* _Task directions_
Copy out all of the data exactly as it appears.

* _Supplied information_
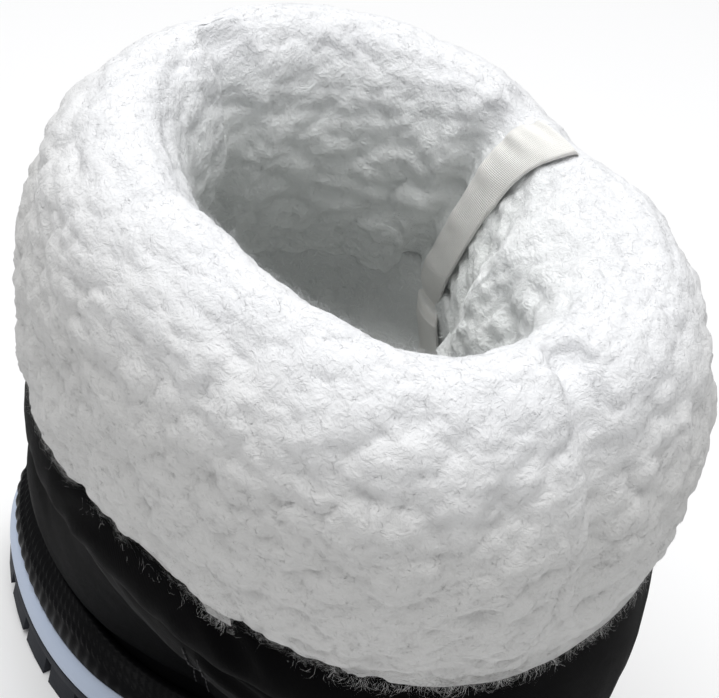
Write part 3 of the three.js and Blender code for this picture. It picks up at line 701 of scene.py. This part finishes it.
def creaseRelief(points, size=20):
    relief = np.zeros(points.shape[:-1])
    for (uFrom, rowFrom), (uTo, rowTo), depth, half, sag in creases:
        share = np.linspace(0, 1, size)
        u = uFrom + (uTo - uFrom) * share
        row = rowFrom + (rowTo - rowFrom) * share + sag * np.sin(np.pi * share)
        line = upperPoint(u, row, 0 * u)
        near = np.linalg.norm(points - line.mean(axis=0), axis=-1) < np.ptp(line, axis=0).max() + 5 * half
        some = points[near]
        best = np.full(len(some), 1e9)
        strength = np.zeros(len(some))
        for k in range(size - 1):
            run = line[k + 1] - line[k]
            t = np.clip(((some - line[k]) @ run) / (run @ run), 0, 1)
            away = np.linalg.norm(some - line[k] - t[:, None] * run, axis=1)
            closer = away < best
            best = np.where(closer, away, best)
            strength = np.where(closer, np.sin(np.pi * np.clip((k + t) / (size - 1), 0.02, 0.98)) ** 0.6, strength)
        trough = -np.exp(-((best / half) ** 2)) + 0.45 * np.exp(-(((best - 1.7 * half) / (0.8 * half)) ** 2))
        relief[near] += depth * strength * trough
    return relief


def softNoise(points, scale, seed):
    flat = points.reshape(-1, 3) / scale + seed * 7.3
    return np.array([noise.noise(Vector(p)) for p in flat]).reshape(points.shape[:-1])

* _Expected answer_
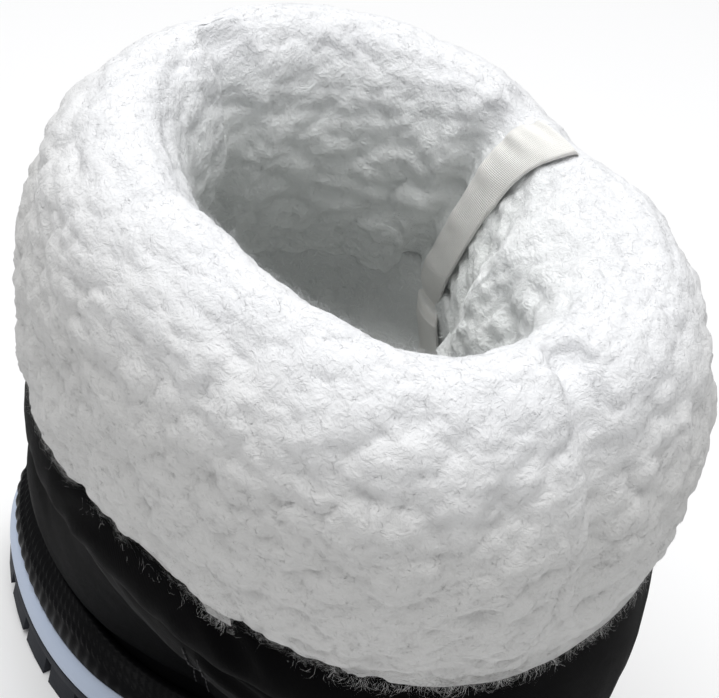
Write part 3 of the three.js and Blender code for this picture. It picks up at line 701 of scene.py. This part finishes it.
def creaseRelief(points, size=20):
    relief = np.zeros(points.shape[:-1])
    for (uFrom, rowFrom), (uTo, rowTo), depth, half, sag in creases:
        share = np.linspace(0, 1, size)
        u = uFrom + (uTo - uFrom) * share
        row = rowFrom + (rowTo - rowFrom) * share + sag * np.sin(np.pi * share)
        line = upperPoint(u, row, 0 * u)
        near = np.linalg.norm(points - line.mean(axis=0), axis=-1) < np.ptp(line, axis=0).max() + 5 * half
        some = points[near]
        best = np.full(len(some), 1e9)
        strength = np.zeros(len(some))
        for k in range(size - 1):
            run = line[k + 1] - line[k]
            t = np.clip(((some - line[k]) @ run) / (run @ run), 0, 1)
            away = np.linalg.norm(some - line[k] - t[:, None] * run, axis=1)
            closer = away < best
            best = np.where(closer, away, best)
            strength = np.where(closer, np.sin(np.pi * np.clip((k + t) / (size - 1), 0.02, 0.98)) ** 0.6, strength)
        trough = -np.exp(-((best / half) ** 2)) + 0.45 * np.exp(-(((best - 1.7 * half) / (0.8 * half)) ** 2))
        relief[near] += depth * strength * trough
    return relief


def softNoise(points, scale, seed):
    flat = points.reshape(-1, 3) / scale + seed * 7.3
    return np.array([noise.noise(Vector(p)) for p in flat]).reshape(points.shape[:-1])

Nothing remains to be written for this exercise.